I understand the author's intended solution to the below problem, but I thought I would see if I could solve this using first principles and Ito's Lemma instead for practice.
Let $V(S(t), t) = e^{rt}\ln{[S(t)]}$. Then
\begin{align*}V_S &= \frac{e^{rt}}{S(t)},\\ V_{SS} &= \frac{-e^{rt}}{[S(t)]^2} \text{, and}\\ V_t &= re^{rt}\ln[S(t)].\end{align*}
Assuming the Black-Scholes framework, $dS(t) = (\alpha - \delta)S(t) dt + \sigma S(t) dZ(t)$. By Ito's Lemma,
\begin{align*}dV &= (\alpha - \delta)e^{rt} dt +e^{rt}\sigma dZ(t) - \frac{1}{2}e^{rt}\sigma^2 dt + re^{rt}\ln[S(t)]dt\\ &=[(\alpha - \delta)e^{rt} - 0.5e^{rt}\sigma^2 + re^{rt}\ln[S(t)]dt + e^{rt}\sigma dZ(t).\end{align*}
It would appear that without knowing anything about $\delta$ or $\sigma$, we have no where to go.
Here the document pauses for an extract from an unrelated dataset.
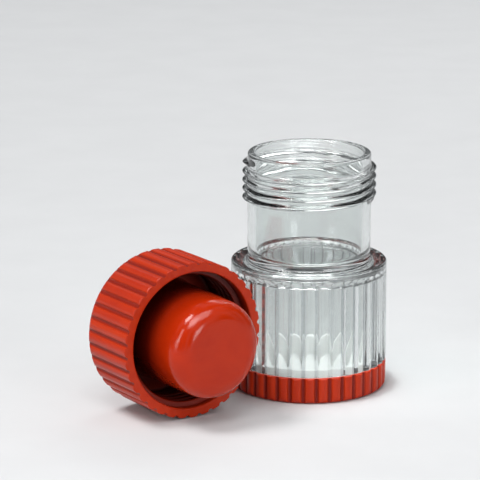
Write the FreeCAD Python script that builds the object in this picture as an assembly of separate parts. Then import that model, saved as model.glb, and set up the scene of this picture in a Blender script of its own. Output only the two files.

So is there not a way to solve this problem from first principles without knowing that since the Sharpe ratios of the asset and the derivative are perfectly (positively) correlated, they are equal? I.e.,
$$\frac{\gamma_V - r}{\sigma_V} = \frac{\gamma - r}{\Omega_V\sigma} = \frac{\alpha - r}{\sigma},$$
where $\gamma_V$ is the continuously compounded return on the derivative and $\Omega_V$ is the elasticity of the derivative.